Others were bothered by the Wal Mart connection.  Don’t worry.  This isn’t a political, class warfare rant.  Though I must say, I love the irony of the Wal Mart fortune buying the portrait of George Washington that appears on the dollar bill.  I’ll never look at my money quite the same way after yesterday.  The fact that it’s in one of the poorest states in the nation makes it that much sweeter.

From the time I was old enough to hold a crayon in my hand it was obvious I had a gift and interest in art.  I wasn’t a jock or particularly good-looking, but I could draw better than the other kids.  Adults told me to treasure that gift.  Later, like most adults, I had to pay bills, which left no time for creativity.  But I majored in Advertising in college, so I was able to take art classes for that.

In the months before and in the year after my kidneys failed, I once again had the time for art.  To my surprise, the skill came back like it had only been a few weeks instead of several years.  Even with reduced eyesight, I could still do it.  In 2001 I was living in Little Rock and took some classes at the Arkansas Arts Center.  My ability actually improved.

Now my vision is worse than it was then, but I still like to look at great art, valuable or not, so I was happy for the opportunity to see it without having to leave hillbilly country to do it.  With all this fine art in our midst, people are going to have to recalculate the relationship between hillbillies and art.

I took my cane and was glad I did.  There were some sculptures in pedestals, small items in glass cases, and some big, fragile pieces of modern art assembled on platforms about a foot off the ground.  It would have been embarrassing, and possibly expensive, to have stumbled onto one of them.  Maybe I could have passed it off as performance art, but I didn’t want to take the chance.  I’m sure I must have confused some of the other visitors who thought I was totally blind.  Anyone who watched long enough would have seen me squint and bend or lean closer for a better look.  I wore a pair of small binoculars around my neck, which I sometimes used to see smaller details.

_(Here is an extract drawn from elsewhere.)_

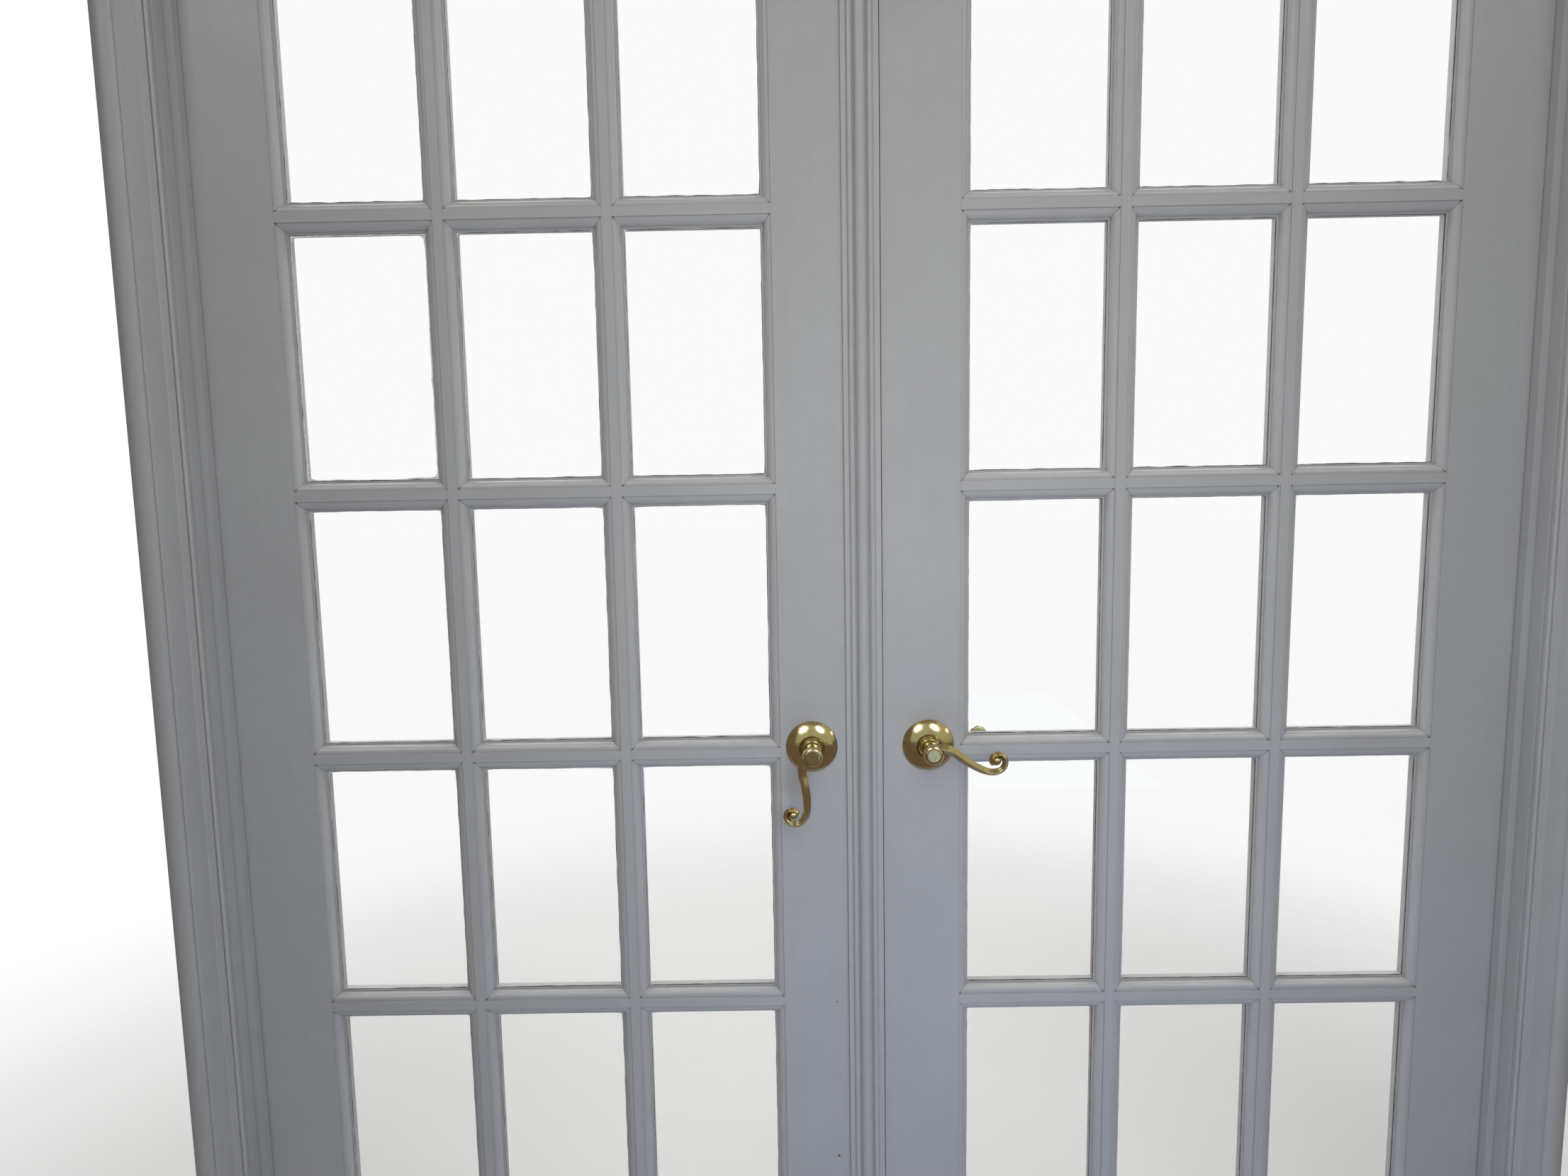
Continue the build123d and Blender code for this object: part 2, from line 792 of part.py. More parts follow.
def arm_section(width):
    """Section of the arm: two flats meet in a ridge on the front (local Y), and the back is round."""
    side = width / 2
    ridge = (0, width * arm_ridge_share)
    return closed_face(
        Polyline((-side, 0), ridge, (side, 0)),
        ThreePointArc((side, 0), (0, -width * arm_back_share), (-side, 0)),
    )


def lever():
    """Neck, hub and scrolled arm, with the neck bored square for the spindle."""
    hub_low = lever_projection - hub_length
    neck = extrude(face_plane(neck_inset) * Circle(neck_radius), amount=hub_low - neck_inset)
    hub = extrude(face_plane(hub_low) * Circle(hub_radius), amount=hub_length)
    back_edge, front_edge = hub.edges().filter_by(GeomType.CIRCLE).sort_by(Axis.Y, reverse=True)
    hub = fillet(front_edge, hub_rounding)
    hub = fillet(hub.edges().filter_by(GeomType.CIRCLE).sort_by(Axis.Y)[-1], hub_back_rounding)
    arm_plane = face_plane(lever_projection - arm_drop)
    line = arm_plane * Spline(*scroll_path(), tangents=[arm_start_direction, arm_end_direction])
    sections = []
    for station in range(arm_stations):
        share = station / (arm_stations - 1)
        width = arm_width + (arm_tip_width - arm_width) * share**arm_taper_power
        along = line.tangent_at(share)
        across = arm_plane.z_dir.cross(along)
        sections.append(Plane(origin=line.position_at(share), x_dir=across, z_dir=along) * arm_section(width))
    arm = loft(sections)
    ball = arm_plane * Pos(*scroll_centre) * Sphere(scroll_ball_radius)
    socket_size = spindle_size + 2 * spindle_clearance
    socket = extrude(face_plane(neck_inset) * Rectangle(socket_size, socket_size), amount=spindle_inset)
    return neck + hub + arm + ball - socket


def spindle():
    half = leaf_thickness / 2 + neck_inset + spindle_inset - spindle_clearance
    size = spindle_size / 2
    return block((-size, -half, -size), (size, half, size))


def cross_bore():
    """Bore through a leaf for the spindle and the rose's bosses."""
    return rod(cross_bore_radius, (spindle_x, front_y, handle_height), (spindle_x, back_y, handle_height))


# Latch of the right leaf


def faceplate_blank():
    low = (stile_edge_x, -faceplate_width / 2, handle_height - faceplate_height / 2)
    high = (stile_edge_x + faceplate_thickness, faceplate_width / 2, handle_height + faceplate_height / 2)
    return block(low, high)


def latch_bore():
    """Edge bore for the latch case, as far as the cross bore."""
    start = (stile_edge_x, 0, handle_height)
    end = (stile_edge_x + latch_case_length, 0, handle_height)
    return rod(latch_case_radius + latch_bore_clearance, start, end)


def latch_hub():
    """Turning hub on the spindle, with its ends borne in the latch case."""
    half = latch_case_radius + latch_hub_overhang
    start = (spindle_x, -half, handle_height)
    end = (spindle_x, half, handle_height)
    size = spindle_size / 2 + spindle_clearance
    square = block(
        (spindle_x - size, -half, handle_height - size),
        (spindle_x + size, half, handle_height + size),
    )
    return rod(latch_hub_radius, start, end) - square


def latch_case():
    """Face plate with a tube behind it that guides the bolt and bears the hub."""
    plate = faceplate_blank()
    tube_start = (stile_edge_x + faceplate_thickness, 0, handle_height)
    tube_end = (stile_edge_x + latch_case_length, 0, handle_height)
    cavity_end = (stile_edge_x + latch_case_length - latch_case_wall, 0, handle_height)
    tube = rod(latch_case_radius, tube_start, tube_end)
    cavity = rod(latch_case_radius - latch_case_wall, tube_start, cavity_end)
    hub_reach = latch_case_radius * 2
    hub_hole = rod(
        latch_hub_radius + latch_hub_clearance,
        (spindle_x, -hub_reach, handle_height),
        (spindle_x, hub_reach, handle_height),
    )
    half_y = bolt_thickness / 2 + bolt_clearance
    half_z = bolt_height / 2 + bolt_clearance
    nose = block(
        (stile_edge_x, -half_y, handle_height - half_z),
        (stile_edge_x + faceplate_thickness, half_y, handle_height + half_z),
    )
    return plate + (tube - cavity - hub_hole) - nose


def latch_bolt():
    """Bolt thrown into the strike: its nose is bevelled on the front, which meets the strike's lip first."""
    nose_x = stile_edge_x - bolt_projection
    back_x = stile_edge_x + bolt_body_length
    half_y = bolt_thickness / 2
    half_z = bolt_height / 2
    plan = Polyline(
        (nose_x, half_y),
        (back_x, half_y),
        (back_x, -half_y),
        (nose_x + bolt_bevel, -half_y),
        (nose_x, bolt_bevel - half_y),
        (nose_x, half_y),
    )
    head = extrude(Plane.XY.offset(handle_height - half_z) * closed_face(plan), amount=bolt_height)
    tail = rod(bolt_tail_radius, (back_x, 0, handle_height), (back_x + bolt_tail_length, 0, handle_height))
    return head + tail


# Write every node


def write_frame():
    save(head_jamb(), "head_jamb")
    save(side_jamb(), "right_jamb")
    save(to_left(side_jamb()), "left_jamb")
    save(head_stop(), "head_stop")
    save(side_stop(), "right_stop")
    save(to_left(side_stop()), "left_stop")
    for name, reveal, wall_y, side in (
        ("front", front_reveal, jamb_front_y, -1),
        ("back", back_reveal, back_y, 1),
    ):
        leg, head = casing_pieces(reveal, wall_y, side)
        save(leg, f"{name}_right_casing")
        save(to_left(leg), f"{name}_left_casing")
        save(head, f"{name}_head_casing")
    jamb_halves = [hinge_half(z, (0, 2), jamb_face_x, 1) for z in hinge_heights]
    pins = [hinge_pin(z) for z in hinge_heights]
    save(group(jamb_halves), "right_jamb_hinge_halves")
    save(group(to_left(half) for half in jamb_halves), "left_jamb_hinge_halves")
    save(group(pins), "right_hinge_pins")
    save(group(to_left(pin) for pin in pins), "left_hinge_pins")
    save(head_strike(), "head_bolt_strike")


def write_leaves():
    meeting_stile, hinge_stile, bottom_rail, top_rail, verticals = leaf_members()
    meeting_stile = meeting_stile - cross_bore()
    latched_stile = meeting_stile - latch_bore() - faceplate_blank()
    for gain in hinge_gains(hinge_edge_x, -1):
        hinge_stile = hinge_stile - gain
    bars = cross_bars()
    glass = panes()
    glazing = beads()
    leaf_halves = [hinge_half(z, (1,), hinge_edge_x, -1) for z in hinge_heights]
    save(latched_stile, "right_meeting_stile")
    save(to_left(meeting_stile), "left_meeting_stile")
    singles = {"hinge_stile": hinge_stile, "bottom_rail": bottom_rail, "top_rail": top_rail}
    for name, shape in singles.items():
        save(shape, f"right_{name}")
        save(to_left(shape), f"left_{name}")
    groups = {
        "upright_bars": verticals,
        "cross_bars": bars,
        "panes": glass,
        "glazing_beads": glazing,
        "leaf_hinge_halves": leaf_halves,
    }
    for name, shapes in groups.items():
        save(group(shapes), f"right_{name}")
        save(group(to_left(shape) for shape in shapes), f"left_{name}")


def write_meeting_edge():
    save(astragal(), "astragal")
    save(latch_strike_blank() - bolt_pocket(faceplate_thickness), "latch_strike")
    save(flush_bolt_plate(), "top_flush_bolt_plate")
    save(flush_bolt_rod(), "top_flush_bolt")
    save(to_leaf_bottom(flush_bolt_plate()), "bottom_flush_bolt_plate")
    save(to_leaf_bottom(flush_bolt_rod()), "bottom_flush_bolt")


def write_handles():
    front_rose = rose()
    front_lever = lever()
    bar = spindle()
    at_right = Pos(spindle_x, 0, handle_height)
    at_left = Pos(-spindle_x, 0, handle_height)
    dropped = Rot(0, -left_lever_drop, 0)
    save(at_right * front_rose, "right_front_rose")
    save(at_right * to_back(front_rose), "right_back_rose")
    save(at_right * front_lever, "right_front_lever")
    save(at_right * to_back(front_lever), "right_back_lever")
    save(at_right * bar, "right_spindle")
    save(at_left * front_rose, "left_front_rose")
    save(at_left * to_back(front_rose), "left_back_rose")
    save(at_left * dropped * to_left(front_lever), "left_front_lever")
    save(at_left * dropped * to_back(to_left(front_lever)), "left_back_lever")
    save(at_left * dropped * bar, "left_spindle")
    save(latch_case(), "latch_case")
    save(latch_bolt(), "latch_bolt")
    save(latch_hub(), "latch_hub")


os.makedirs("parts", exist_ok=True)
write_frame()
write_leaves()
write_meeting_edge()
write_handles()
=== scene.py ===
import bmesh
import bpy
import math
from mathutils import Matrix, Vector, noise


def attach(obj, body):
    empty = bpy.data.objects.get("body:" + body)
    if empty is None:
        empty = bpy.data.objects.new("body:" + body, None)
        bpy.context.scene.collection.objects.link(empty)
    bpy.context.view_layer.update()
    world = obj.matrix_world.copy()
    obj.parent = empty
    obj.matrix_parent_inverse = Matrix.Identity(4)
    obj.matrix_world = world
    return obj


# Painted french doors with their frame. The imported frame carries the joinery, glass and hardware.
# This script gives them their finishes, and adds the paint laps on the glass, screws and small marks.

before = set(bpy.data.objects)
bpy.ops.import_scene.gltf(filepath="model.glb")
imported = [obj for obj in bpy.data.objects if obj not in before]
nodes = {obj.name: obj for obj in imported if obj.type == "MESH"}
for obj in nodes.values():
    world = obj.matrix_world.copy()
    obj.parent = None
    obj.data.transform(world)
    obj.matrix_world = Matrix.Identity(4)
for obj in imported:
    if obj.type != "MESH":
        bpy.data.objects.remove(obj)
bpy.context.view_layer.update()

MM = 0.001

# Places on the right leaf and its jamb, which the left leaf and jamb mirror
LITE_COLUMNS = 3
LITE_ROWS = 5
LITE_WIDTH = 169.7 * MM
LITE_HEIGHT = 303.9 * MM
BAR_WIDTH = 38.1 * MM
SIGHT_LEFT_X = 129.4 * MM
SIGHT_BOTTOM_Z = 251.3 * MM
LEAF_FRONT_Y = -17.5 * MM
LEAF_MIDDLE_Z = 1026.0 * MM
GLASS_FRONT_Y = -5.8 * MM
STILE_EDGE_X = 17.4 * MM
HANDLE_Z = 924.0 * MM
HINGE_EDGE_X = 830.4 * MM
JAMB_FACE_X = 833.4 * MM
HEAD_FACE_Z = 2045.0 * MM
HINGE_HEIGHTS = (308.5 * MM, LEAF_MIDDLE_Z, 1819.5 * MM)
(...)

One nice thing about Crystal Bridges is that people can walk right up to the art as long as they’re eighteen inches from it.  Most of the time, that was close enough for me.  Paintings with only dark colors were problematic.  Those with bold contrasts between light and dark were my favorites. 

As for the lighting, it was pretty good throughout most of the museum.  I’m a big fan of natural light in most situations, but on this sunny day, it was too much glare in rooms that relied heavily on it.  No one else seemed to have a problem, though.  Maybe the next time I go (and there will be a next time) it will be an overcast day and it will make a difference.

The museum’s architecture is part of the experience, but I was out of luck there.  The architect’s scale model was in one area, so I got an idea of how interesting it looks from the outside.  It was in one of the areas where glare bothered me most.  From what I’ve been told and heard on the news, it blends in with the Ozark terrain and makes use of the natural beauty of its surroundings.  It’s fine art, Ozark Mountain style.  That’s how we expect—make that demand--things to be done in this neck of the woods.  You can make improvements on what’s here, but you’d better honor what’s already here. 

With the help of someone reading the small cards to the right of each piece, and the overhead menu at the restaurant, my day at Crystal Bridges was complete.  Sure, my eyes got tired and I realized how out of shape my legs are after walking for over four hours, but I was still able to enjoy it.  As long as I have enough vision to distinguish between light and dark, I’ll do everything I can to look at what artists have created.

That means you don’t have any excuse not to.

A legally blind guy went to an art museum and . . . he was very grateful for the experience.